8:42O janeiro que virá

por Mário Montanha Teixeira Filho

O primeiro de janeiro de 1965 nunca se apagou da minha memória. Eu era uma criança de cinco anos, e o réveillon, como de costume, acontecia na casa da minha avó, no centro da cidade. Os carros com suas buzinas, a magia dos fogos de artifício, a agitação das pessoas, a expectativa pelo encontro dos ponteiros do relógio à meia-noite, tudo me fascinava. Alguns rituais eu não conseguia compreender, como o das águas que minhas tias e primas mais velhas faziam jorrar sobre os lances da escada da porta principal. Munidas de baldes e gritando palavras desconexas, elas promoviam uma algazarra que parecia divertida. Tudo aquilo era uma espécie de truque para que deixassem de ser solteiras no ano que se anunciava, diziam os adultos. Mas nenhum deles explicava por que, afinal, o casamento deveria nortear a vida daquelas mulheres grandes, belas e cheias de personalidade. Deixei por isso.

A virada se aproximava, e meus ouvidos de menino se impressionavam com a saudação entoada por uma das irmãs do meu pai: “Viva 1965, viva a revolução!”. E, mais alto: “Viva a revolução!”. Eu, que ignorava o significado da palavra, gravei: revolução. Era bonito, tinha jeito de coisa boa. Assim a revolução ganhou a minha simpatia. A revolução abstrata, vazia de conteúdo, até que o tempo cuidasse de ensinar que a minha tia brindava naquela noite uma ruptura política, um golpe militar, uma quartelada. O meu país era triste, percebi depois, na juventude ameaçada pela censura e pelo medo.
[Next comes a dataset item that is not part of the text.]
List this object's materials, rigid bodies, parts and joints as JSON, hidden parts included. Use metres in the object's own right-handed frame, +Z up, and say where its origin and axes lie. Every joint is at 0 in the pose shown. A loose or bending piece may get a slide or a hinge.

Sobrevivemos, os da minha geração. Falta-nos, no entanto, o balanço definitivo dos nossos erros. A ditadura fardada foi embora, levando consigo uma dose considerável de rancor, sem permitir que seus aparatos, seus cadastros, seus métodos e seus heróis fossem perturbados pela ordem “democrática”. Agora, em 2018, esse monstro, que parecia abatido, dá sinais de vida, se movimenta, respira e está pronto para matar, se for preciso. Nós fomos derrotados.

Na incerteza dos tempos recentes, um filme se repete, feito pesadelo. Não sabemos qual etapa do passado nos engolirá depois do primeiro de janeiro de 2019. Recomeçaremos, então, Sísifos esmagados pelo destino trágico do castigo. A diferença é que 1965 nos oferecia o mundo (ao menos era assim para o ser ingênuo que habitava o meu corpo). Hoje, os caminhos que restam são poucos. E nós estamos velhos, tão velhos quanto o ano novo que virá.